▶ [Work to be completed]:
Output all lines exactly, with nothing added or dropped.

▶ [Data segment]:
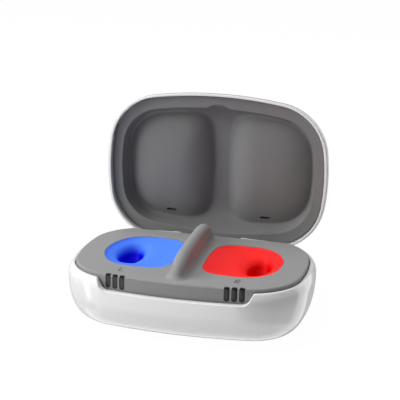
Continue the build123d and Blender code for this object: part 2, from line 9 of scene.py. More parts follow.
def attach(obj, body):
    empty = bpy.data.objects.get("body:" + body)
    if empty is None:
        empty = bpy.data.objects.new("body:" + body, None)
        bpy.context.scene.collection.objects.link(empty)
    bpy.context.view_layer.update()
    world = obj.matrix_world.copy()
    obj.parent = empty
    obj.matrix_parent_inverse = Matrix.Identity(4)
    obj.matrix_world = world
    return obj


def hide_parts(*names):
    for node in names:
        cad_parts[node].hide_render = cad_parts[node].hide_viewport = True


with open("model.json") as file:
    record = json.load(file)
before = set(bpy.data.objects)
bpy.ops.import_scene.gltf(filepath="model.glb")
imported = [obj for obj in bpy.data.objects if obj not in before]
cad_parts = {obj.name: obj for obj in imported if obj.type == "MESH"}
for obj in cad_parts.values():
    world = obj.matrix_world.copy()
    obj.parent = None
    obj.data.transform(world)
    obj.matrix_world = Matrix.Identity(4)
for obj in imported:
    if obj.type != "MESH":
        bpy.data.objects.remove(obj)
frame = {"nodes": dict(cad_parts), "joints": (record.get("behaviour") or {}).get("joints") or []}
bpy.context.scene.view_settings.view_transform = "Standard"
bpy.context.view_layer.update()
nodes = frame["nodes"]
hinge = frame["joints"][0]
mm = 0.001  # one millimetre in metres
beyond = 60.0  # millimetres, outside the case on every side, where its cutters end
weldDistance = 0.000002  # metres, between points that a cut leaves side by side
tiny = 1e-9  # keeps a division by a distance from failing

# plan outline where lid and base meet, and what several pieces share, in millimetres
caseSize = {
    "width": 100.0,
    "depth": 70.3,
    "frontRadius": 188.0,
    "sideRadius": 94.0,
    "cornerRadius": 23.5,
    "rimHeight": 25.6,
    "rimOffset": 1.2,
    "lidGap": 0.3,
    "deckTop": 27.1,
    "hingeHalf": 14.5,
}
rimZ = caseSize["rimHeight"]
hingeY = hinge["pos_m"][1] / mm
hingeZ = hinge["pos_m"][2] / mm
openAngle = hinge["range_deg"][1]


def toLinear(hexColour):
    # sRGB hex to the linear values that Blender's sockets take
    values = [int(hexColour[i:i + 2], 16) / 255 for i in (1, 3, 5)]
    return [v / 12.92 if v <= 0.04045 else ((v + 0.055) / 1.055) ** 2.4 for v in values] + [1.0]


def addNode(tree, kind, settings=None, inputs=None):
    # adds a node, sets its settings, and fills or links its inputs by name or number
    node = tree.nodes.new(kind)
    for key, value in (settings or {}).items():
        setattr(node, key, value)
    for key, value in (inputs or {}).items():
        if isinstance(value, bpy.types.NodeSocket):
            tree.links.new(value, node.inputs[key])
        else:
            node.inputs[key].default_value = value
    return node


def newMaterial(name):
    material = bpy.data.materials.new(name)
    material.use_nodes = True
    tree = material.node_tree
    tree.nodes.clear()
    output = tree.nodes.new("ShaderNodeOutputMaterial")
    return material, tree, output


def mouldedPlastic(name, look):
    # moulded plastic: base colour with faint flow variation, and the tool's texture as bump
    material, tree, output = newMaterial(name)
    place = addNode(tree, "ShaderNodeTexCoord")
    flow = addNode(tree, "ShaderNodeTexNoise", inputs={"Vector": place.outputs["Object"],
                   "Scale": 1 / (look["flowSize"] * mm), "Detail": 2.0})
    mix = addNode(tree, "ShaderNodeMix", {"data_type": "RGBA"}, {0: flow.outputs["Fac"],
                  6: toLinear(look["dark"]), 7: toLinear(look["light"])})
    colour = mix.outputs[2]
    if "heightShade" in look:
        # painted shade: colour that changes with height, between two levels in millimetres
        low, high, deep = look["heightShade"]
        parts = addNode(tree, "ShaderNodeSeparateXYZ", inputs={0: place.outputs["Object"]})
        share = addNode(tree, "ShaderNodeMapRange", {"interpolation_type": "SMOOTHSTEP"},
                        {"Value": parts.outputs["Z"], "From Min": low * mm, "From Max": high * mm})
        colour = addNode(tree, "ShaderNodeMix", {"data_type": "RGBA"}, {0: share.outputs["Result"],
                         6: toLinear(deep), 7: colour}).outputs[2]
    shader = addNode(tree, "ShaderNodeBsdfPrincipled", inputs={"Base Color": colour,
                     "Roughness": look["roughness"], "IOR": look["ior"]})
    if "specular" in look:
        shader.inputs["Specular IOR Level"].default_value = look["specular"]
    if "coat" in look:
        shader.inputs["Coat Weight"].default_value = look["coat"]
        shader.inputs["Coat Roughness"].default_value = look["coatRoughness"]
    if "grainSize" in look:
        grain = addNode(tree, "ShaderNodeTexNoise", inputs={"Vector": place.outputs["Object"],
                        "Scale": 1 / (look["grainSize"] * mm), "Detail": 3.0, "Roughness": 0.6})
        bump = addNode(tree, "ShaderNodeBump", inputs={"Height": grain.outputs["Fac"],
                       "Strength": look["grainStrength"], "Distance": look["grainDepth"] * mm})
        tree.links.new(bump.outputs["Normal"], shader.inputs["Normal"])
    tree.links.new(shader.outputs[0], output.inputs["Surface"])
    return material


def metal(name, look):
    # drawn, plated or wound metal: fine brushing along one axis, which moves the roughness up and down
    spread = 0.08
    material, tree, output = newMaterial(name)
    place = addNode(tree, "ShaderNodeTexCoord")
    stretch = addNode(tree, "ShaderNodeMapping", inputs={"Vector": place.outputs["Object"],
                      "Scale": look["stretch"]})
    lines = addNode(tree, "ShaderNodeTexNoise", inputs={"Vector": stretch.outputs["Vector"],
                    "Scale": 1 / (look["lineWidth"] * mm), "Detail": 2.0})
    rough = addNode(tree, "ShaderNodeMapRange", inputs={"Value": lines.outputs["Fac"],
                    "To Min": look["roughness"] - spread, "To Max": look["roughness"] + spread})
    shader = addNode(tree, "ShaderNodeBsdfPrincipled", inputs={"Base Color": toLinear(look["colour"]),
                     "Metallic": 1.0, "Roughness": rough.outputs["Result"]})
    tree.links.new(shader.outputs[0], output.inputs["Surface"])
    return material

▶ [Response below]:
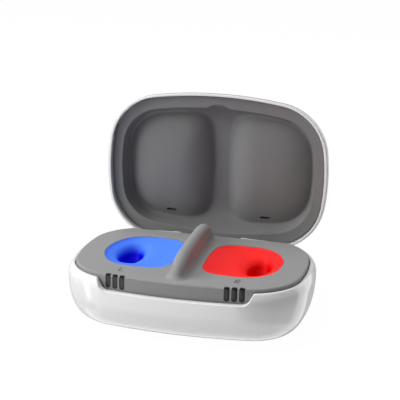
Continue the build123d and Blender code for this object: part 2, from line 9 of scene.py. More parts follow.
def attach(obj, body):
    empty = bpy.data.objects.get("body:" + body)
    if empty is None:
        empty = bpy.data.objects.new("body:" + body, None)
        bpy.context.scene.collection.objects.link(empty)
    bpy.context.view_layer.update()
    world = obj.matrix_world.copy()
    obj.parent = empty
    obj.matrix_parent_inverse = Matrix.Identity(4)
    obj.matrix_world = world
    return obj


def hide_parts(*names):
    for node in names:
        cad_parts[node].hide_render = cad_parts[node].hide_viewport = True


with open("model.json") as file:
    record = json.load(file)
before = set(bpy.data.objects)
bpy.ops.import_scene.gltf(filepath="model.glb")
imported = [obj for obj in bpy.data.objects if obj not in before]
cad_parts = {obj.name: obj for obj in imported if obj.type == "MESH"}
for obj in cad_parts.values():
    world = obj.matrix_world.copy()
    obj.parent = None
    obj.data.transform(world)
    obj.matrix_world = Matrix.Identity(4)
for obj in imported:
    if obj.type != "MESH":
        bpy.data.objects.remove(obj)
frame = {"nodes": dict(cad_parts), "joints": (record.get("behaviour") or {}).get("joints") or []}
bpy.context.scene.view_settings.view_transform = "Standard"
bpy.context.view_layer.update()
nodes = frame["nodes"]
hinge = frame["joints"][0]
mm = 0.001  # one millimetre in metres
beyond = 60.0  # millimetres, outside the case on every side, where its cutters end
weldDistance = 0.000002  # metres, between points that a cut leaves side by side
tiny = 1e-9  # keeps a division by a distance from failing

# plan outline where lid and base meet, and what several pieces share, in millimetres
caseSize = {
    "width": 100.0,
    "depth": 70.3,
    "frontRadius": 188.0,
    "sideRadius": 94.0,
    "cornerRadius": 23.5,
    "rimHeight": 25.6,
    "rimOffset": 1.2,
    "lidGap": 0.3,
    "deckTop": 27.1,
    "hingeHalf": 14.5,
}
rimZ = caseSize["rimHeight"]
hingeY = hinge["pos_m"][1] / mm
hingeZ = hinge["pos_m"][2] / mm
openAngle = hinge["range_deg"][1]


def toLinear(hexColour):
    # sRGB hex to the linear values that Blender's sockets take
    values = [int(hexColour[i:i + 2], 16) / 255 for i in (1, 3, 5)]
    return [v / 12.92 if v <= 0.04045 else ((v + 0.055) / 1.055) ** 2.4 for v in values] + [1.0]


def addNode(tree, kind, settings=None, inputs=None):
    # adds a node, sets its settings, and fills or links its inputs by name or number
    node = tree.nodes.new(kind)
    for key, value in (settings or {}).items():
        setattr(node, key, value)
    for key, value in (inputs or {}).items():
        if isinstance(value, bpy.types.NodeSocket):
            tree.links.new(value, node.inputs[key])
        else:
            node.inputs[key].default_value = value
    return node


def newMaterial(name):
    material = bpy.data.materials.new(name)
    material.use_nodes = True
    tree = material.node_tree
    tree.nodes.clear()
    output = tree.nodes.new("ShaderNodeOutputMaterial")
    return material, tree, output


def mouldedPlastic(name, look):
    # moulded plastic: base colour with faint flow variation, and the tool's texture as bump
    material, tree, output = newMaterial(name)
    place = addNode(tree, "ShaderNodeTexCoord")
    flow = addNode(tree, "ShaderNodeTexNoise", inputs={"Vector": place.outputs["Object"],
                   "Scale": 1 / (look["flowSize"] * mm), "Detail": 2.0})
    mix = addNode(tree, "ShaderNodeMix", {"data_type": "RGBA"}, {0: flow.outputs["Fac"],
                  6: toLinear(look["dark"]), 7: toLinear(look["light"])})
    colour = mix.outputs[2]
    if "heightShade" in look:
        # painted shade: colour that changes with height, between two levels in millimetres
        low, high, deep = look["heightShade"]
        parts = addNode(tree, "ShaderNodeSeparateXYZ", inputs={0: place.outputs["Object"]})
        share = addNode(tree, "ShaderNodeMapRange", {"interpolation_type": "SMOOTHSTEP"},
                        {"Value": parts.outputs["Z"], "From Min": low * mm, "From Max": high * mm})
        colour = addNode(tree, "ShaderNodeMix", {"data_type": "RGBA"}, {0: share.outputs["Result"],
                         6: toLinear(deep), 7: colour}).outputs[2]
    shader = addNode(tree, "ShaderNodeBsdfPrincipled", inputs={"Base Color": colour,
                     "Roughness": look["roughness"], "IOR": look["ior"]})
    if "specular" in look:
        shader.inputs["Specular IOR Level"].default_value = look["specular"]
    if "coat" in look:
        shader.inputs["Coat Weight"].default_value = look["coat"]
        shader.inputs["Coat Roughness"].default_value = look["coatRoughness"]
    if "grainSize" in look:
        grain = addNode(tree, "ShaderNodeTexNoise", inputs={"Vector": place.outputs["Object"],
                        "Scale": 1 / (look["grainSize"] * mm), "Detail": 3.0, "Roughness": 0.6})
        bump = addNode(tree, "ShaderNodeBump", inputs={"Height": grain.outputs["Fac"],
                       "Strength": look["grainStrength"], "Distance": look["grainDepth"] * mm})
        tree.links.new(bump.outputs["Normal"], shader.inputs["Normal"])
    tree.links.new(shader.outputs[0], output.inputs["Surface"])
    return material


def metal(name, look):
    # drawn, plated or wound metal: fine brushing along one axis, which moves the roughness up and down
    spread = 0.08
    material, tree, output = newMaterial(name)
    place = addNode(tree, "ShaderNodeTexCoord")
    stretch = addNode(tree, "ShaderNodeMapping", inputs={"Vector": place.outputs["Object"],
                      "Scale": look["stretch"]})
    lines = addNode(tree, "ShaderNodeTexNoise", inputs={"Vector": stretch.outputs["Vector"],
                    "Scale": 1 / (look["lineWidth"] * mm), "Detail": 2.0})
    rough = addNode(tree, "ShaderNodeMapRange", inputs={"Value": lines.outputs["Fac"],
                    "To Min": look["roughness"] - spread, "To Max": look["roughness"] + spread})
    shader = addNode(tree, "ShaderNodeBsdfPrincipled", inputs={"Base Color": toLinear(look["colour"]),
                     "Metallic": 1.0, "Roughness": rough.outputs["Result"]})
    tree.links.new(shader.outputs[0], output.inputs["Surface"])
    return material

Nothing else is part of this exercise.